We said last week that lower oil prices were inevitable. We based that assessment on the ongoing mismatch between collapsing demand (forecast to have fallen by between 25-30 mbd) and supply cuts (of just 9.7 mbd) which have not even been implemented yet. The OPEC+ agreement falls short of what needed to be done and its effective implementation is questionable based on past experience.
Then the Brent price was $31.74/bbl. Today it is 14% lower at $27.02/bbl. WTI – the main US domestic grade – fell by more than 20% in Asian trade to $14.49/bbl, levels not seen for more than 20 years. The pressure is still on the oil market to demonstrate that it is capable of responding successfully to the extraordinary event of the Covid-19 pandemic and the demand destruction that it has caused.
Brent oil prices year to date

The price action is complicated by the near-term expiry of the May WTI futures contract and the falls in later months and other grades have been less extreme, in the order of 3-5%. However, there are growing fears that June WTI could face the same fate as that contract approaches expiry, fears driven by the approaching shortage of storage capacity as it steadily fills from the excess supply of crude over the next few weeks.
My colleague Christopher Granville noted over the weekend that the IEA’s latest monthly Oil Market Report had concluded that global crude storage capacity was facing an implied stock build of 12 mbd in the first half of 2020 and that a build of this magnitude could quickly overwhelm the oil industry’s logistics infrastructure – ships, pipelines and tanks.

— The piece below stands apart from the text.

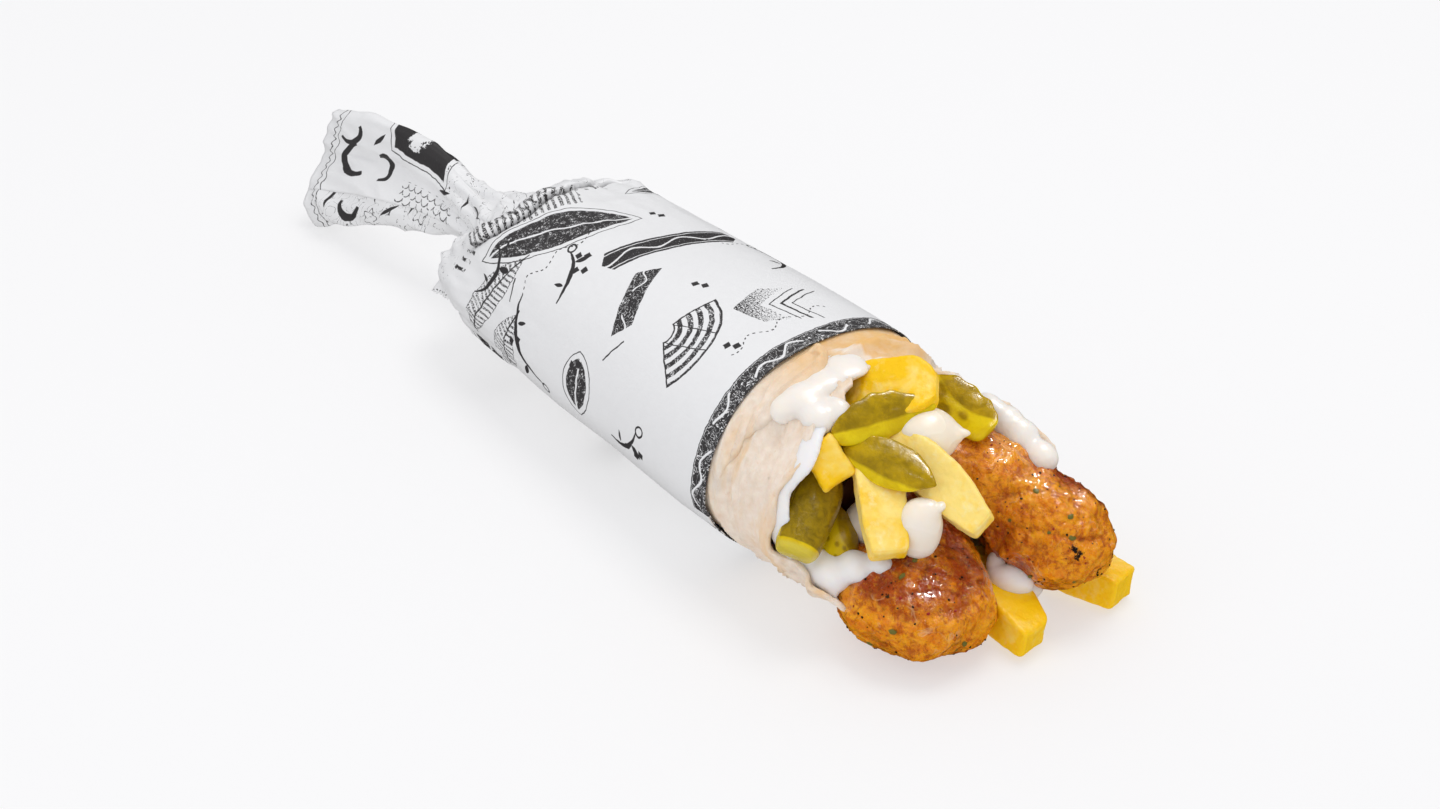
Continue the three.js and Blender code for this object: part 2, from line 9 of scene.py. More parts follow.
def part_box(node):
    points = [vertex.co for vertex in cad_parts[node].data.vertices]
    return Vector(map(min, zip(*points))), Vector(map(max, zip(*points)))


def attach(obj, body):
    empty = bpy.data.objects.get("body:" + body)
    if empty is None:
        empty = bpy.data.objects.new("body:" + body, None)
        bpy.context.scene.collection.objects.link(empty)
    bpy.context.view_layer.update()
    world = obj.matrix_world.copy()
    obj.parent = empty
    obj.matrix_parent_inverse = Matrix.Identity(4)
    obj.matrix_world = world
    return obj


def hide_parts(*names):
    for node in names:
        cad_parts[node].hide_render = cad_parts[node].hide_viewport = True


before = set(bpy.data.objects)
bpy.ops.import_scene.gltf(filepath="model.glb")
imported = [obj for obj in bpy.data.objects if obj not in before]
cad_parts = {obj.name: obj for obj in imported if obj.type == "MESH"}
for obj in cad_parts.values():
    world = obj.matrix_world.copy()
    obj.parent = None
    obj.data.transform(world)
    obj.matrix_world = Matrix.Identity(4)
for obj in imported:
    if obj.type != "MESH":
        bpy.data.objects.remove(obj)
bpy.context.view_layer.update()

The chart below illustrates the challenge. The IEA estimates that at the end of January there were 4.2 bn bbls of oil in storage, which itself had capacity of 6.7 bn bbls – suggesting that storage was 63% utilized. Our colleague Konstantinos Venetis, who also follows oil markets, estimates that storage is now closer to being 75-80% utilized, using as compelling evidence the contango in the forward curve. With the IEA highlighting 80% +/-5% as the remaining operational capacity, we can see that probably by May and certainly by June there will be insufficient capacity in the world’s crude storage facilities.

There is flexibility in the use of tankers as floating storage, certainly if oil production declines, and the IEA estimates that this could add 3-5% of capacity (some 220-330 mn bbls). We have already seen this process starting to happen and as stocks approach their operational limits, flexibility starts to disappear and optimization becomes impossible with sub-optimal fill-rates into storage dictating production rates at the far end, crude and products of different types unable to be mixed and storage topping out in land-locked regions ahead of more accessible ports and terminals.
What would happen to prices if storage did reach capacity? Well, they would probably fall further. Indeed, there has been discussion in the oil market about negative oil prices, arising when producers pay buyers to take oil off their hands because the alternative is to shut-in production. In some cases that could be severely damaging for reservoirs – in Russia for example but also where the crude contains a high proportion of wax and, when not moving along a pipeline, has the tendency to create what resembles a very large wax candle. Oil producers may well seek to get crude out of their systems at almost any price just to ensure continued production and avoid these serious operational issues. However, with lockdowns still in place over most of the world, lower – or even negative – prices are unlikely to stimulate demand that much, consumers simply cannot, or will not, travel at the moment so low prices could have only a very limited impact on demand and therefore do little to solve a looming storage crisis.
With storage approaching capacity, will there be another OPEC+ meeting? Potentially yes – if the situation continues. It may not be the grand affair of the last meeting in Vienna, but certainly discussions – almost certainly already taking place at the technical level – will be given a renewed impetus with a focus on effective compliance and monitoring to ensure that the agreement is adhered to (however flawed that agreement– the baseline from which cuts are calculated is an out-of-date October 2018 and we should not expect another 10 mbd of cuts from non-OPEC countries, certainly not voluntarily).
Will that be enough to stave off a further crisis? Watch this space, we are literally in uncharted territory in the oil market these days.